Look through the material below and copy exactly the lines from the line with "# Knob: a strap" to the line with "before = set(bpy.data.objects)", those two lines included.

* * * *

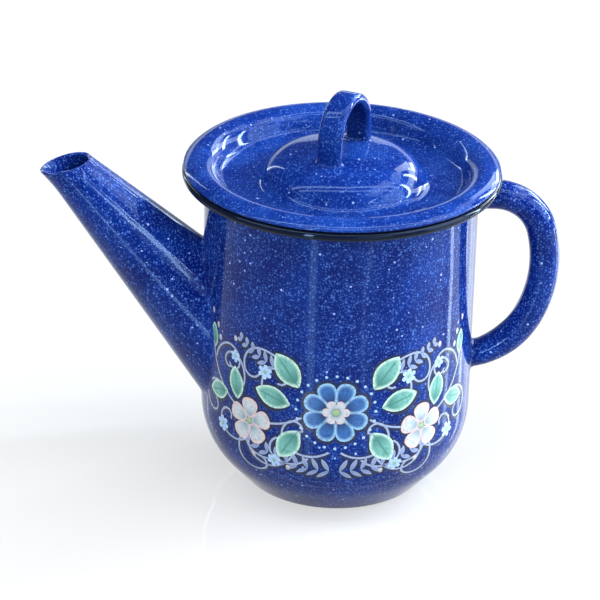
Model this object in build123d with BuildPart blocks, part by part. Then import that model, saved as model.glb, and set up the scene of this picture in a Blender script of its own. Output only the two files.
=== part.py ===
# Enamel tea kettle. A drawn steel pot with a rolled rim carries a straight cone
# spout and a tube handle, and a loose sunken lid with a strap knob drops into
# its mouth. Millimetres, +Z up. The origin is the middle of the flat base, the
# handle points along +X and the spout along -X.
import os
from math import cos, radians, sin, tan

from build123d import *

# Sheet and fits
wall = 1.2                 # enamelled sheet of the pot and the lid
edge_rounding = 0.45       # share of a sheet's thickness that rounds its cut edge
lid_seat_gap = 0.3         # between the lid's lower edge and the rolled rim
handle_rim_gap = 0.4       # between the handle's upper end and the rolled rim

# Pot
pot_radius = 55.0          # outside of the straight wall
base_radius = 33.4         # flat disc that the pot stands on
heel_radius = 6.0          # bend from the base into the flank
flank_angle = 48.0         # slope of the flank above the table
belly_radius = 36.0        # bend from the flank into the straight wall
rim_height = 135.9         # top of the rolled rim
rim_reach = 9.0            # the rim stands out this far from the wall
bead_radius = 1.7          # the rolled bead itself
flare_radius = 5.0         # outside bend from the wall into the rim

# Spout, a cone whose radii are measured outside and square to its axis
spout_root_z = 75.3        # height where the axis meets the wall
spout_slope = 46.7         # axis above the level
spout_root_radius = 22.0   # where the axis meets the wall
spout_mouth_radius = 8.7   # where the axis meets the mouth
spout_length = 82.3        # along the axis, from the wall to the mouth
spout_wall = 1.5
lip_length = 9.0           # last stretch, which opens a little
lip_flare = 0.6            # how much it opens
mouth_tilt = 17.4          # the mouth's plane rises toward the pot by this angle

# Strainer punched through the wall behind the spout
strainer_hole = 6.0
strainer_ring = 11.5       # radius of the ring of holes
strainer_count = 6         # holes in the ring, round one in the middle

# Handle, a tube whose ends are pressed flatter where they are welded on, the lower one more
handle_low_z = 54.2        # centre of the lower end, just inside the wall
handle_low_angle = 11.5    # how the lower end leaves the wall
handle_low_radius = 35.5
handle_low_turn = 54.5     # degrees of the lower bend
handle_back_turn = 39.0    # degrees of the long back bend
handle_top_radius = 20.0
handle_width = 13.4        # across the tube
handle_depth = 12.2        # in the plane of the handle
end_width = 15.0           # the same two at the pressed ends
top_end_depth = 11.4
low_end_depth = 10.0
end_blend = 0.2            # share of the centre line over which an end is pressed

# Lid
lid_overhang = 0.4         # its lower edge lies this far outside the bead's middle
border_bend = 8.1          # outside radius of the rounded border
border_edge_angle = 48.9   # the border ends at this slope, above the rim
border_fall_angle = 65.0   # and falls at this slope into the well
well_fall = 2.0            # straight stretch of that fall
well_bend = 4.0            # bend from the fall to the floor of the well
floor_width = 7.5          # flat floor of the well
foot_bend = 7.0            # bend from the floor up into the dome
dome_angle = 62.0          # steepest slope of the dome
shoulder_bend = 14.5       # outside radius of the dome's shoulder
crown_angle = 11.0         # slope where the shoulder meets the flatter crown

# Strap knob
knob_width = 10.2          # across the strap
knob_thickness = 4.4
knob_edge = 1.6            # rounding of the strap's edges
knob_span = 28.4           # between the middles of its legs
knob_rise = 23.6           # from the top of the dome to the top of the strap
knob_turn = 66.0           # angle of the strap from +X, as the lid lies
knob_offset = 0.5          # welded this far off the lid's axis, toward +X


def sine(angle):
    return sin(radians(angle))


def cosine(angle):
    return cos(radians(angle))


# Pot: one line is the outside of the drawn sheet, from the middle of the base
# to the rolled bead, and it also trims the spout and the handle to the wall
heel_run = heel_radius * sine(flank_angle)
belly_run = belly_radius * (1 - sine(flank_angle))
flank_length = (pot_radius - base_radius - heel_run - belly_run) / cosine(flank_angle)
bead_ring = pot_radius + rim_reach - bead_radius
flare_start_z = rim_height - wall - flare_radius


def draw_pot_outside():
    base = Line((0, 0), (base_radius, 0))
    heel = JernArc(base @ 1, base % 1, heel_radius, flank_angle)
    flank = PolarLine(heel @ 1, flank_length, flank_angle)
    belly = JernArc(flank @ 1, flank % 1, belly_radius, 90 - flank_angle)
    side = Line(belly @ 1, (pot_radius, flare_start_z))
    flare = JernArc(side @ 1, side % 1, flare_radius, -90)
    return Line(flare @ 1, (bead_ring, rim_height - wall))


with BuildPart() as pot_volume:
    with BuildSketch(Plane.XZ):
        with BuildLine():
            lip = draw_pot_outside()
            Polyline(lip @ 1, (bead_ring, rim_height), (0, rim_height), (0, 0))
        make_face()
    revolve(axis=Axis.Z)

strainer_plane = Plane(origin=(-pot_radius, 0, spout_root_z), x_dir=(0, 1, 0), z_dir=(-1, 0, 0))
with BuildPart() as pot_shell:
    with BuildSketch(Plane.XZ):
        with BuildLine():
            draw_pot_outside()
            offset(amount=wall, side=Side.LEFT)
        make_face()
        with Locations((bead_ring, rim_height - bead_radius)):
            Circle(bead_radius)
    revolve(axis=Axis.Z)
    with BuildSketch(strainer_plane):
        Circle(strainer_hole / 2)
        with PolarLocations(strainer_ring, strainer_count):
            Circle(strainer_hole / 2)
    extrude(amount=-pot_radius / 2, mode=Mode.SUBTRACT)

# Spout: a rolled cone, scribed to the wall, that opens a little at its cut mouth.
# It starts far enough down its axis for its lower side to reach the wall.
spout_axis = Vector(-cosine(spout_slope), 0, sine(spout_slope))
spout_plane = Plane(origin=(-pot_radius, 0, spout_root_z), x_dir=spout_axis, z_dir=(0, -1, 0))
spout_taper = (spout_root_radius - spout_mouth_radius) / spout_length
spout_steep = tan(radians(spout_slope))
spout_back = spout_root_radius * spout_steep / (1 - spout_taper * spout_steep) + 2 * wall
mouth_centre = spout_plane.from_local_coords((spout_length, 0, 0))
mouth_normal = Vector(-sine(mouth_tilt), 0, cosine(mouth_tilt))


def cone_point(along, opened=0.0):
    return (along, spout_root_radius - spout_taper * along + opened)


with BuildPart() as spout:
    with BuildSketch(spout_plane):
        with BuildLine():
            cone = Line(cone_point(-spout_back), cone_point(spout_length - lip_length))
            lip = TangentArc(cone @ 1, cone_point(spout_length, lip_flare), tangent=cone % 1)
            Line(lip @ 1, (lip @ 1) + (lip % 1) * spout_mouth_radius)
            offset(amount=spout_wall, side=Side.RIGHT)
        make_face()
    revolve(axis=Axis(spout_plane.origin, spout_axis))
    split(bisect_by=Plane(origin=mouth_centre, z_dir=mouth_normal), keep=Keep.BOTTOM)
    mouth_face = spout.faces().filter_by(Axis(mouth_centre, mouth_normal))[0]
    fillet(mouth_face.edges(), radius=edge_rounding * spout_wall)
    add(pot_volume.part, mode=Mode.SUBTRACT)

# Handle: the centre line is three tangent bends. The upper end lies under the
# rim, and the back bend takes up the height that is left below it.
handle_top_z = rim_height - 2 * bead_radius - handle_rim_gap - top_end_depth / 2
low_heading = handle_low_angle + handle_low_turn
back_heading = low_heading + handle_back_turn
low_rise = handle_low_radius * (cosine(handle_low_angle) - cosine(low_heading))
top_rise = handle_top_radius * (1 + cosine(back_heading))
back_rise = handle_top_z - handle_low_z - low_rise - top_rise
handle_back_radius = back_rise / (cosine(low_heading) - cosine(back_heading))
handle_start = pot_radius - 2 * wall

with BuildPart() as handle:
    with BuildLine(Plane.XZ) as handle_line:
        low_lead = (cosine(handle_low_angle), sine(handle_low_angle))
        low = JernArc((handle_start, handle_low_z), low_lead, handle_low_radius, handle_low_turn)
        back = JernArc(low @ 1, low % 1, handle_back_radius, handle_back_turn)
        top = JernArc(back @ 1, back % 1, handle_top_radius, 180 - back_heading)
        Line(top @ 1, (handle_start, handle_top_z))
    handle_path = handle_line.wire()
    under_rim = 1 - (pot_radius + rim_reach - handle_start) / handle_path.length
    for place, width, depth in (
        (0, end_width, low_end_depth),
        (end_blend, handle_width, handle_depth),
        (0.5, handle_width, handle_depth),
        (under_rim - end_blend, handle_width, handle_depth),
        (under_rim, end_width, top_end_depth),
        (1, end_width, top_end_depth),
    ):
        with BuildSketch(Plane(origin=handle_path @ place, x_dir=(0, 1, 0), z_dir=handle_path % place)):
            Ellipse(width / 2, depth / 2)
    sweep(path=handle_path, multisection=True)
    add(pot_volume.part, mode=Mode.SUBTRACT)

# Lid: rounded border, sunken well and low dome, pressed from one sheet. The
# border's lower edge lies over the bead, and the rest is drawn inward from it.
edge_inside = border_bend - wall
border_ring = bead_ring + lid_overhang - edge_inside * sine(border_edge_angle)
border_top_z = rim_height + lid_seat_gap + border_bend - edge_inside * cosine(border_edge_angle)
fall_run = border_bend * sine(border_fall_angle) + well_fall * cosine(border_fall_angle)
floor_start = border_ring - fall_run - well_bend * sine(border_fall_angle)
dome_foot = floor_start - floor_width - foot_bend * sine(dome_angle)
crown_edge = dome_foot - shoulder_bend * (sine(dome_angle) - sine(crown_angle))


def draw_lid_outside():
    edge_r = border_ring + border_bend * sine(border_edge_angle)
    edge_z = border_top_z - border_bend * (1 - cosine(border_edge_angle))
    edge_lead = (-cosine(border_edge_angle), sine(border_edge_angle))
    border = JernArc((edge_r, edge_z), edge_lead, border_bend, border_edge_angle + border_fall_angle)
    fall = PolarLine(border @ 1, well_fall, 180 + border_fall_angle)
    well = JernArc(fall @ 1, fall % 1, well_bend, -border_fall_angle)
    floor = PolarLine(well @ 1, floor_width, 180)
    foot = JernArc(floor @ 1, floor % 1, foot_bend, -dome_angle)
    shoulder = JernArc(foot @ 1, foot % 1, shoulder_bend, dome_angle - crown_angle)
    return JernArc(shoulder @ 1, shoulder % 1, crown_edge / sine(crown_angle), crown_angle)


with BuildPart() as lid_volume:
    with BuildSketch(Plane.XZ):
        with BuildLine() as lid_line:
            crown = draw_lid_outside()
            dome_top_z = (crown @ 1).Y
            well_z = lid_line.vertices().sort_by(Axis.Y)[0].Y
            lid_edge = lid_line.vertices().sort_by(Axis.X)[-1]
            Polyline(crown @ 1, (0, 0), (lid_edge.X, 0), (lid_edge.X, lid_edge.Y))
        make_face()
    revolve(axis=Axis.Z)

with BuildPart() as lid_shell:
    with BuildSketch(Plane.XZ) as lid_section:
        with BuildLine():
            draw_lid_outside()
            offset(amount=wall, side=Side.LEFT)
        make_face()
        fillet(lid_section.vertices().sort_by(Axis.X)[-2:], radius=edge_rounding * wall)
    revolve(axis=Axis.Z)

# Knob: a strap bent to a half circle on two straight legs that run down into
# the dome. It stands in an upright plane turned about the lid's axis.
knob_bend = knob_span / 2
leg_top_z = dome_top_z + knob_rise - knob_thickness / 2 - knob_bend
knob_plane = Plane(
    origin=(knob_offset, 0, 0),
    x_dir=(cosine(knob_turn), sine(knob_turn), 0),
    z_dir=(sine(knob_turn), -cosine(knob_turn), 0),
)

with BuildPart() as lid_knob:
    with BuildLine(knob_plane) as knob_line:
        near_leg = Line((-knob_bend, well_z), (-knob_bend, leg_top_z))
        arch = JernArc(near_leg @ 1, near_leg % 1, knob_bend, -180)
        Line(arch @ 1, (knob_bend, well_z))
    knob_path = knob_line.wire()
    with BuildSketch(Plane(origin=knob_path @ 0, x_dir=knob_plane.z_dir, z_dir=knob_path % 0)):
        RectangleRounded(knob_width, knob_thickness, knob_edge)
    sweep(path=knob_path)
    add(lid_volume.part, mode=Mode.SUBTRACT)

os.makedirs("parts", exist_ok=True)
for name, piece in (
    ("pot_shell", pot_shell),
    ("spout", spout),
    ("handle", handle),
    ("lid_shell", lid_shell),
    ("lid_knob", lid_knob),
):
    piece.part.label = name
    export_step(piece.part, f"parts/{name}.step")
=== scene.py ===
# Blue speckled enamel tea kettle with a printed garland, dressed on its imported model.
# All sizes are metres, +Z is up, the handle points along +X and the spout along -X.
# Angles are degrees until math.radians takes them.
import math

import bmesh
import bpy
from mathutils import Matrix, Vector


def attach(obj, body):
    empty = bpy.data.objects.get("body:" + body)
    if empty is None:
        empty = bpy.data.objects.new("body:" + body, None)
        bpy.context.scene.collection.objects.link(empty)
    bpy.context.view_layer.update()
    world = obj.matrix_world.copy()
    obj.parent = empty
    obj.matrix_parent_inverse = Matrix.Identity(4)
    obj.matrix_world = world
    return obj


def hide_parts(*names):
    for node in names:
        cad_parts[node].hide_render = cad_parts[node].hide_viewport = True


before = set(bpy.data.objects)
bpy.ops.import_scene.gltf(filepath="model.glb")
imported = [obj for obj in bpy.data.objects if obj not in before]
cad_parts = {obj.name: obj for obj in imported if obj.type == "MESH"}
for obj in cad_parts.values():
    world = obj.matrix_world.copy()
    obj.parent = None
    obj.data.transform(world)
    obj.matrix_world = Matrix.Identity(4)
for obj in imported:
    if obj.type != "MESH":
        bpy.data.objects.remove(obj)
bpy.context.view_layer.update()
bpy.ops.object.select_all(action="DESELECT")


# Pot: one sheet of steel, drawn to a rounded bottom, flared at the neck and
# rolled outward to a bead at the rim, then coated inside and out with blue
# enamel. The bead is dipped once more in black.
sheet = 0.0012
pot_radius = 0.055
base_radius = 0.0334
heel_bend = 0.006
flank_slope = 48
belly_bend = 0.036
wall_low = 0.07
wall_high = 0.1
rim_height = 0.1359
flare_bend = 0.005
bead_radius = 0.0017
bead_ring = 0.06228
bead_start = 163
smallest_ring = 0.001


def toward(degrees):
    """The direction at that angle, in the section of a turned sheet or on the face of a wall."""
    turn = math.radians(degrees)
    return Vector((math.cos(turn), math.sin(turn)))


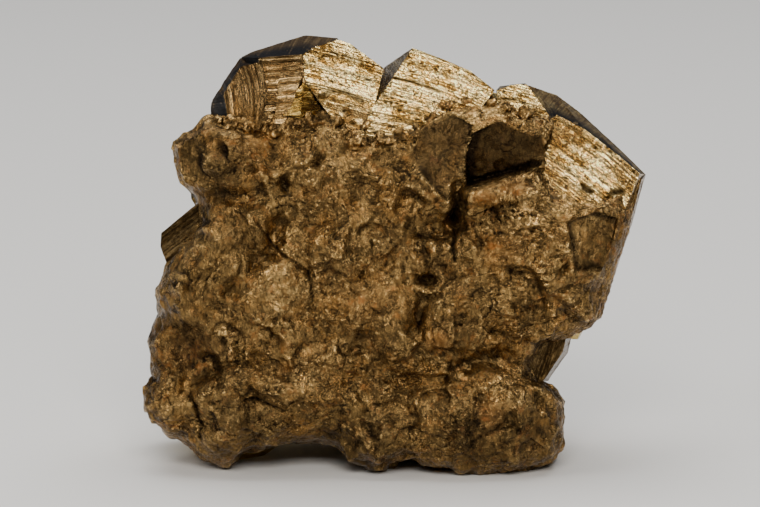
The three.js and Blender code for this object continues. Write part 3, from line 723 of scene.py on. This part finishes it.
def makeBall(cuts):  # a cube cut into a grid; gives it and its points on a ball of radius 1
    bpy.ops.mesh.primitive_cube_add(size=2)
    piece = bpy.context.object
    bpy.ops.object.mode_set(mode="EDIT")
    bpy.ops.mesh.select_all(action="SELECT")
    for number in cuts:
        bpy.ops.mesh.subdivide(number_cuts=number)
    bpy.ops.object.mode_set(mode="OBJECT")
    ball = np.empty(len(piece.data.vertices) * 3)
    piece.data.vertices.foreach_get("co", ball)
    ball = np.tan(ball.reshape(-1, 3) * math.pi / 4)
    return piece, ball / np.linalg.norm(ball, axis=1)[:, None]


def sectionOfMass(look, share):  # reach from the middle, and way from front to back, in steps of equal area
    turn = np.linspace(0, math.pi, 401)
    power = 2 / look["squareness"]
    reachSteps = np.abs(np.sin(turn)) ** power
    waySteps = -np.sign(np.cos(turn)) * np.abs(np.cos(turn)) ** power
    length = np.hypot(np.diff(reachSteps), look["thickness"] * np.diff(waySteps))
    weight = np.where(waySteps[1:] > 0, look["backShare"], 1)
    area = np.concatenate([[0], np.cumsum(weight * (reachSteps[1:] + reachSteps[:-1]) * length / 2)])
    return np.interp(share, area / area[-1], reachSteps), np.interp(share, area / area[-1], waySteps)


def edgeOfMass(look, share):  # the edge's [across, up] at a share of its way round, and the way out from it
    edge = np.array(look["edge"] + look["edge"][:1])
    steps = np.diff(edge, axis=0)
    lengths = np.hypot(steps[:, 0], steps[:, 1])
    along = np.concatenate([[0], np.cumsum(lengths)])
    at = share * along[-1]
    step = np.clip(np.searchsorted(along, at, side="right") - 1, 0, len(lengths) - 1)
    outX, outZ = -steps[step, 1] / lengths[step], steps[step, 0] / lengths[step]
    return np.interp(at, along, edge[:, 0]), np.interp(at, along, edge[:, 1]), outX, outZ


def shapeMass(look, ball):
    reach, way = sectionOfMass(look, (1 + ball[:, 1]) / 2)
    share = (look["edgeStart"] + 1 - np.arctan2(ball[:, 2], ball[:, 0]) / (2 * math.pi)) % 1
    edgeX, edgeZ, outX, outZ = edgeOfMass(look, share)
    across = look["middle"][0] + (edgeX - look["middle"][0]) * reach
    up = look["middle"][1] + (edgeZ - look["middle"][1]) * reach
    depth = look["front"] + way * np.where(way < 0, look["front"], look["back"])
    rim = reach ** look["squareness"]
    outward = np.stack([outX * rim, np.sign(way) * np.abs(way) ** look["squareness"], outZ * rim], -1)
    outward /= np.linalg.norm(outward, axis=1)[:, None]
    return across, up, placed(across, up, depth), outward, smooth(-way, *look["faceStart"])


def broadRelief(look, across, up):
    relief = np.zeros(len(across))
    for x, z, halfWidth, halfHeight, height in look["lumps"]:
        off = ((across - x) / halfWidth) ** 2 + ((up - z) / halfHeight) ** 2
        relief += height * np.exp(-(off ** 1.5))
    for line, halfWidth, depth in look["valleys"]:
        off = distanceToLine(across, up, line) / halfWidth
        relief -= depth * np.exp(-off * off)
    return relief + plateHeight(across, up, look["plates"])


def grooveDepth(across, up, grooves):
    deepest = np.zeros(len(across))
    for line, halfWidth, depth in grooves:
        off = distanceToLine(across, up, line) / halfWidth
        deepest = np.maximum(deepest, depth * np.exp(-off * off))
    return deepest


def cutFractures(look, across, up, wander, points):
    # sinks each flat fracture to its floor; gives how much each point lies on one, and the painted shade of
    # its floor
    flat = np.zeros(len(points))
    flatShade = np.zeros(len(points))
    wallStart, wallEnd = look["fractureWall"]
    for floor, shade in zip(look["fractures"], look["fractureShade"]):
        floorDepth, inside = fractureFloor(across + 0.3 * wander, up, floor)
        floorY = nearSide["faceY"] + floorDepth
        wall = smooth(inside, wallStart, wallEnd)
        here = wall * (floorY > points[:, 1] - 0.05)
        flat = np.maximum(flat, here)
        flatShade = np.maximum(flatShade, shade * here)
        points[:, 1] += (np.maximum(points[:, 1], floorY) - points[:, 1]) * wall
    return flat, flatShade


def fineRelief(look, across, up, points):
    def texture(name):
        stretch, size, octaves, offset, share = look["textures"][name]
        return share * roughness(points * stretch, size, octaves, offset)

    def place(name):
        return smooth(across, *look[name]["across"]) * smooth(up, *look[name]["up"])

    ribPlace, streakPlace = place("ribPlace"), place("streakPlace")
    small = sum(share * brokenFacets(points, size, crispness) for size, share, crispness in look["facets"])
    height = small * (1 - 0.7 * ribPlace) + (texture("grain") + texture("fineGrain")) * (1 - 0.5 * ribPlace)
    return height + texture("streaks") * streakPlace * (1 - ribPlace) + texture("ribs") * ribPlace


def makeBrokenMass(look):
    deselectAll()
    piece, ball = makeBall(look["cuts"])
    piece.name = "brokenMass"
    mesh = piece.data
    across, up, points, outward, faceShare = shapeMass(look, ball)
    wander = 0.5 * roughness(points, 2.5, 2, 30)
    points[:, 1] -= faceShare * broadRelief(look, across, up)
    flat, flatShade = cutFractures(look, across, up, wander, points)
    crack = grooveDepth(across + wander, up - wander, look["cracks"])
    points[:, 1] += faceShare * crack
    # small facets, grain and pits
    height = (1 - look["flatCalm"] * flat) * fineRelief(look, across, up, points) - look["sink"] * faceShare
    porous = 0.25 + 0.9 * blobShare(across, up, [[*look["porous"], 1]])
    holes = smooth(roughness(points, 1.3, 2, 17), 0.34, 0.5) * porous * (1 - flat)
    points += outward * (height - look["holeDepth"] * holes)[:, None]
    points = np.clip(points, boxLow, boxHigh)
    mesh.vertices.foreach_set("co", (points * mm).ravel())
    mesh.update()
    # what the material needs to know of each point
    # painted highlight on ridges and painted shade in hollows, from how hollow the mesh is at each point
    hollow = hollowness(mesh, points, 8)
    high, low = smooth(-hollow, 0.5, 2.2), smooth(hollow, 0.3, 1.8)
    places = [look[name] for name in ("paleAndHighlight", "rust", "shadePlaces")]
    paleAndHighlight, rust, shadePlaces = (blobShare(across, up, blobs) * faceShare for blobs in places)
    # painted shade: darker places, fracture floors, cracks, pits and hollows
    shade = np.maximum(shadePlaces, flatShade) + 0.7 * smooth(crack, 0.2, 1.0) * faceShare + 0.75 * holes + 0.6 * low
    addAttribute(mesh, "paleAndHighlight", np.clip(paleAndHighlight + 0.5 * high, 0, 1))
    addAttribute(mesh, "rust", rust)
    addAttribute(mesh, "flat", flat)
    addAttribute(mesh, "shade", np.clip(shade, 0, 1))
    mesh.update()
    bpy.ops.object.shade_smooth_by_angle(angle=math.radians(look["smoothAngle"]))
    finishPiece(piece, massMaterial)
    print("broken mass:", len(points), "points")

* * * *

Exercise answer:
# Knob: a strap bent to a half circle on two straight legs that run down into
# the dome. It stands in an upright plane turned about the lid's axis.
knob_bend = knob_span / 2
leg_top_z = dome_top_z + knob_rise - knob_thickness / 2 - knob_bend
knob_plane = Plane(
    origin=(knob_offset, 0, 0),
    x_dir=(cosine(knob_turn), sine(knob_turn), 0),
    z_dir=(sine(knob_turn), -cosine(knob_turn), 0),
)

with BuildPart() as lid_knob:
    with BuildLine(knob_plane) as knob_line:
        near_leg = Line((-knob_bend, well_z), (-knob_bend, leg_top_z))
        arch = JernArc(near_leg @ 1, near_leg % 1, knob_bend, -180)
        Line(arch @ 1, (knob_bend, well_z))
    knob_path = knob_line.wire()
    with BuildSketch(Plane(origin=knob_path @ 0, x_dir=knob_plane.z_dir, z_dir=knob_path % 0)):
        RectangleRounded(knob_width, knob_thickness, knob_edge)
    sweep(path=knob_path)
    add(lid_volume.part, mode=Mode.SUBTRACT)

os.makedirs("parts", exist_ok=True)
for name, piece in (
    ("pot_shell", pot_shell),
    ("spout", spout),
    ("handle", handle),
    ("lid_shell", lid_shell),
    ("lid_knob", lid_knob),
):
    piece.part.label = name
    export_step(piece.part, f"parts/{name}.step")
=== scene.py ===
# Blue speckled enamel tea kettle with a printed garland, dressed on its imported model.
# All sizes are metres, +Z is up, the handle points along +X and the spout along -X.
# Angles are degrees until math.radians takes them.
import math

import bmesh
import bpy
from mathutils import Matrix, Vector


def attach(obj, body):
    empty = bpy.data.objects.get("body:" + body)
    if empty is None:
        empty = bpy.data.objects.new("body:" + body, None)
        bpy.context.scene.collection.objects.link(empty)
    bpy.context.view_layer.update()
    world = obj.matrix_world.copy()
    obj.parent = empty
    obj.matrix_parent_inverse = Matrix.Identity(4)
    obj.matrix_world = world
    return obj


def hide_parts(*names):
    for node in names:
        cad_parts[node].hide_render = cad_parts[node].hide_viewport = True


before = set(bpy.data.objects)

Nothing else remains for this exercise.